A fine maggio Los Angeles era tappezzata di manifesti che annunciavano l’avvento di Wonder Woman il 2 giugno. Il box office in America è al record d’incassi, in Italia in caduta libera. E non solo perché gli italiani preferiscono andare al mare che chiudersi in una sala cinematografica. Questa supereroina è un simbolo femminile potente, ma controverso e contradditorio. Nata da un fumetto del 1941, più volte modificato negli anni, ha certamente valorizzato la figura della donna, affibbiandole però via via i panni dell’epoca in cui veniva riscritto; un bel giorno l’Amazzone diventa perfino una servizievole segretaria che, grazie alle sue doti di impiegata perfetta, riesce a diventare presidente degli Stati Uniti. Messaggio subliminale per far lavorare le donne casalinghe degli anni ’50 con la promessa della Casa Bianca.
Comunque in sintesi l’alto messaggio è: Diana abbandona la propria vita paradisiaca per amore di un uomo mortale e per salvare il mondo. È una dea perché insegna alle donne ad avere assoluta fiducia in se stesse, misericordia e amore per i propri simili. I cattivi non sono simili e quindi vanno annientati o ancor meglio uccisi. Quindi, guerra: Diana si avvale delle stesse armi che hanno usato gli uomini finora. Rimane un prodotto della cultura maschilista: si vive in un mondo dove c’è l’eterna lotta tra il bene e il male. Anzi vince il male, ma arriverà una donna salvifica. Il Messia tanto atteso è una donna e non porge l’altra guancia.
Il problema però è che, secondo la voce fuori campo del film “gli dei possono morire solo per mano di altri dei”. Quindi la dea-donna può morire per mano di qualcuno più forte di lei. Come nella vita. Purtroppo gli uomini si credono dei e gli uomini hanno bisogno di credere in un dio, ma gli dei non esistono. E nemmeno le dee. Gli dei sono i nostri pregi e difetti e non moriranno mai. E’ ovvio che è meglio estrapolare dal mito che studiarlo, ma significa forzare il mondo mitico, portatore dei valori insiti nell’uomo, per scaraventarli fuori dal tempo.
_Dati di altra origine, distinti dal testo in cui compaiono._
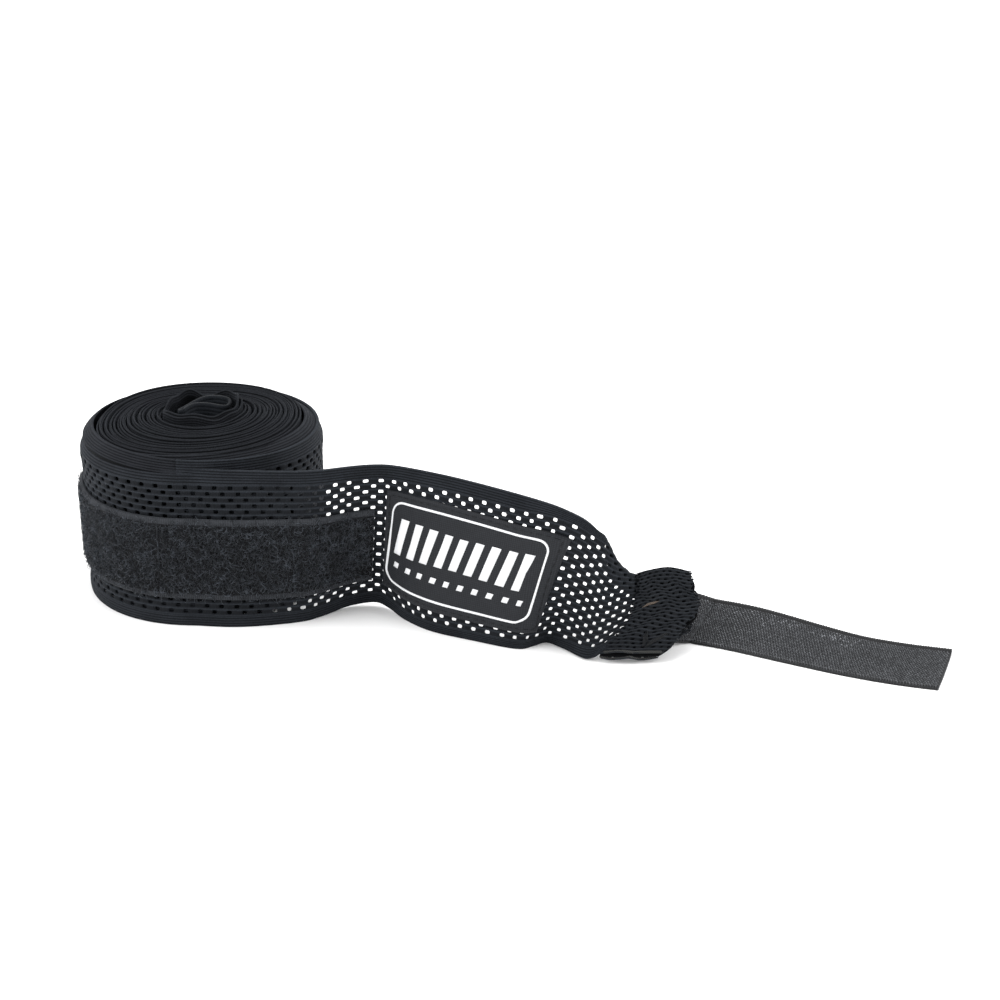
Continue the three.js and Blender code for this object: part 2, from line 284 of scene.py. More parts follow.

La pochezza di questo messaggio cinematografico non salverà la psiche umana, che per riuscire a vivere continuerà ad affidarsi a ogni sorta di psicologici o guru dell’anima.
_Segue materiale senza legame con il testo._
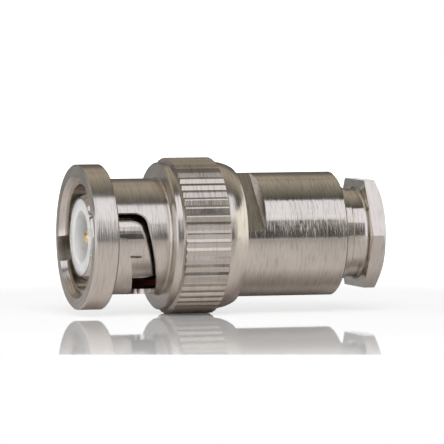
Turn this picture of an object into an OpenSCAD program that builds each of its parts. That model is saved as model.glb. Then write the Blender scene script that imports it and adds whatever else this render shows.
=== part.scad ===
// Bayonet coaxial cable plug of the clamp type, standing on its clamp nut with the mating end up.
// Millimetres. Z runs along the plug's axis, and z = 0 is the rear face of the clamp nut.

/* [Coupling nut] */
// Bore that slides over the mating socket
nut_bore_d = 9.8; // [9.6:0.05:10]
// Wall of the slotted tube
tube_wall = 0.46; // [0.35:0.01:0.6]
// Diameter of the ring round the mouth
ring_d = 13.46; // [13:0.02:14]
// Length of the ring round the mouth
ring_len = 2.33; // [1.8:0.01:3]
// Diameter of the counterbore in the mouth
mouth_d = 11.4; // [11.1:0.05:11.8]
// Depth of the counterbore in the mouth
mouth_depth = 0.57; // [0.3:0.01:1]
// How much the counterbore narrows towards its floor, on the radius
mouth_taper = 0.25; // [0:0.01:0.3]
// Wall left outside the lug grooves in the ring
lug_groove_wall = 0.55; // [0.35:0.05:0.8]
// Diameter of the plain bands before and after the knurl
collar_d = 13.64; // [13.5:0.02:13.9]
// Length of the plain band in front of the knurl
front_band_len = 0.66; // [0.3:0.01:1.2]
// Length of the plain band behind the knurl
rear_band_len = 0.15; // [0.05:0.01:0.5]
// Length of the rounded rear end
dome_len = 1.59; // [1.3:0.01:1.8]
// Radius of the rounded rear end, seen in section
dome_r = 3.05; // [2.6:0.05:3.6]
// Radius of the fillet where the tube meets the collar
collar_fillet = 0.2; // [0.1:0.05:0.8]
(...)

In breve la storia del popolo delle Amazzoni, tramandataci dagli storici greci del passato è questa: discendevano dal dio Ares e dalla ninfa Armonia, quindi rappresentavano un punto d’incontro nel dialogo tra uomo e donna. Diana era la loro dea e nessuna Amazzone osava portare questo nome divino. Tuttavia le Amazzoni, pur essendo libere e autosufficienti, finivano sempre per incontrare l’amore e talvolta ne erano catturate. A Temiscira, sul Mar Nero, si combatté la lotta più cruenta tra eroi greci e Amazzoni dell’Asia Minore, intorno al duemila avanti Cristo. Ne uscirono entrambi sconfitti. Esse non volevano cedere la cintura di Ares, che impersonava la loro inviolabilità, dignità, esistenza. Non avevano armature né spade e combatterono solo con un piccolo scudo a mezzaluna, arco, frecce e una doppia ascia. Come tutte le donne erano armate solo per la difesa, non per l’offesa. E così, noi donne, abbiamo attraversato i secoli.